As it turns out, 99.8% of all potential finds are leaverites.

It is some form of basalt. He said the density isn't quite right for basalt so he's not sure of the origins.

A few facts that he passed along: Firstly, had this been a meteorite it would have been a VERY BIG deal. I had no idea!!! Only six have ever been found in Oregon and the last two resulted in national press conferences. He said that Oregon is particularly tough because we have a lot of magnetic basalts, which can make meteorite identification in the field all but impossible. In fact, there is almost no way to distinguish between magnetic basalt, and a lunar or Martian meteorite. Many times the only way to know it’s a meteorite [without an electron microscope] is if it hits a house or barn.

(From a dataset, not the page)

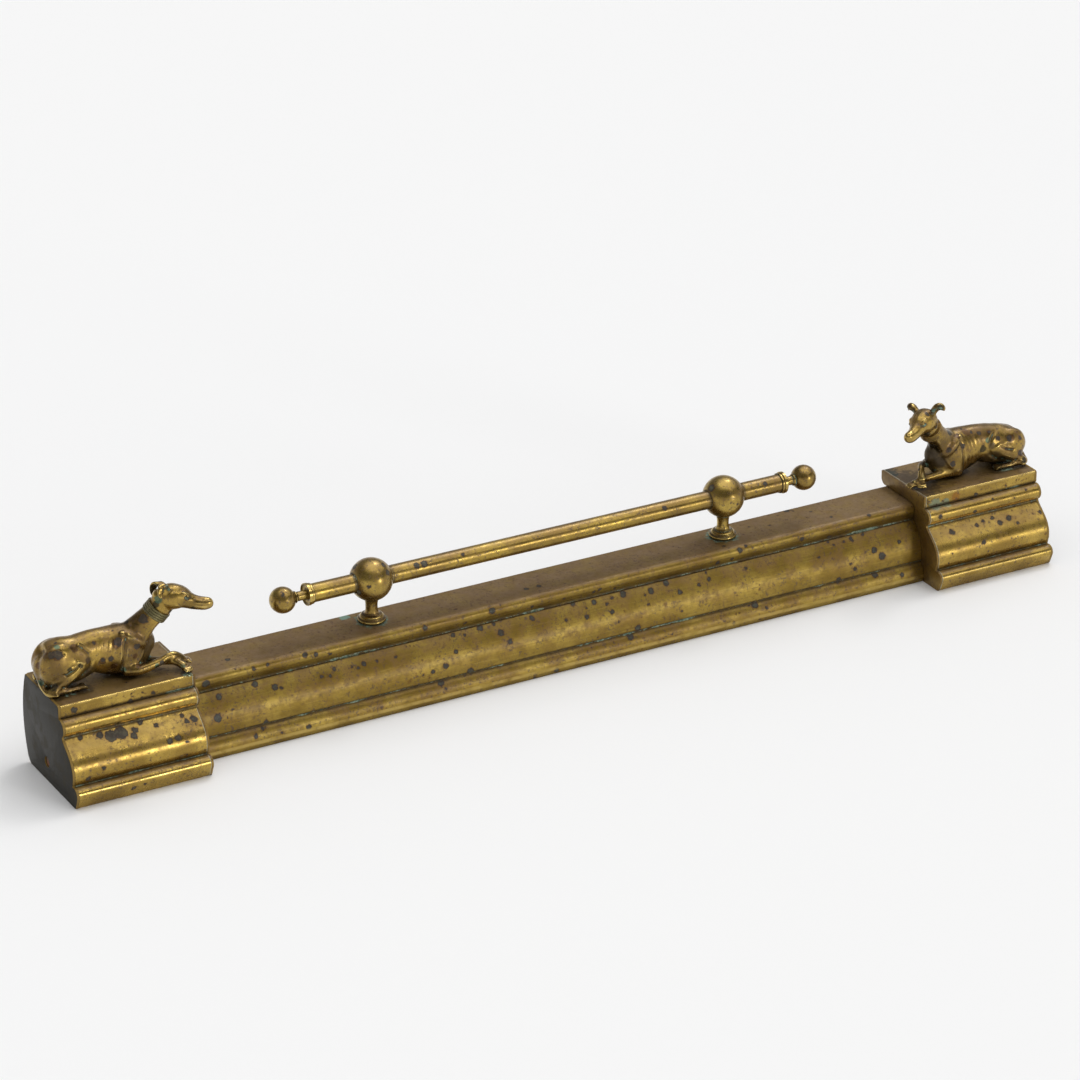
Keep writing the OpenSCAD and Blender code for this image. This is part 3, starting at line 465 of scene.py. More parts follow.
# The larger spots that the photo shows, as [x px, y px, radius mm]
BAR_SPOTS = [
    (206, 684, 4.5), (218, 718, 4.5), (219, 697, 3.5), (233, 709, 1.5), (256, 736, 2.5), (255, 684, 3.5),
    (254, 669, 2), (268, 665, 2), (282, 733, 1.5), (275, 687, 3.5), (309, 727, 3), (305, 655, 3),
    (316, 655, 2.5), (330, 676, 2), (330, 654, 2), (334, 669, 2), (352, 667, 1.5), (358, 668, 2),
    (364, 664, 3), (377, 661, 1.5), (396, 657, 2), (433, 672, 2.5), (425, 628, 3), (441, 683, 3.5),
    (446, 666, 3), (456, 652, 2.5), (453, 635, 2.5), (465, 623, 2), (480, 628, 3.5), (492, 611, 4),
    (494, 624, 2), (501, 633, 4), (532, 618, 3), (532, 607, 2), (526, 589, 3), (557, 670, 3),
    (539, 586, 3), (566, 620, 2), (564, 599, 1.5), (573, 604, 3), (587, 617, 3), (586, 608, 1.5),
    (594, 602, 3), (594, 592, 2), (607, 604, 2), (612, 612, 2.5), (612, 598, 2), (619, 622, 1.5),
    (615, 588, 1.5), (623, 594, 4), (638, 628, 3.5), (645, 595, 1.5), (651, 591, 3.5), (666, 583, 3.5),
    (682, 611, 1.5), (680, 592, 3), (699, 585, 2), (706, 573, 1.5), (709, 579, 2.5), (724, 546, 2),
    (732, 559, 2), (740, 550, 3), (746, 568, 2), (755, 605, 4), (746, 546, 2), (802, 539, 2.5),
    (828, 542, 2), (829, 537, 2.5), (834, 545, 1.5), (831, 517, 2), (844, 542, 1.5), (851, 564, 1.5),
    (855, 569, 2.5), (851, 539, 3), (863, 534, 2), (875, 575, 3.5), (874, 550, 3.5), (882, 556, 4.5),
    (902, 575, 2.5), (899, 542, 2.5), (899, 542, 2.5), (874, 550, 3.5)]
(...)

I guess even the experts spend most of their careers chasing dead ends. But he took a bit of time to show me various types of meteorites that he brought with him. He said that on the average, there is about one meteorite on every square mile of land, but finding them is quite a challenge.

Also, he gave his blessing for the nickel test kit approach. He said they work well and are typically definitive.

For my own purposes, it was noteworthy that the stone meteorites were affected by a strong magnet more than my basalt samples. So this would seem to be a good point of reference. A stone meteorite won't stick to a magnet as forcefully as a chunk of iron will, but the basalt was significantly less magnetic than the real McCoy.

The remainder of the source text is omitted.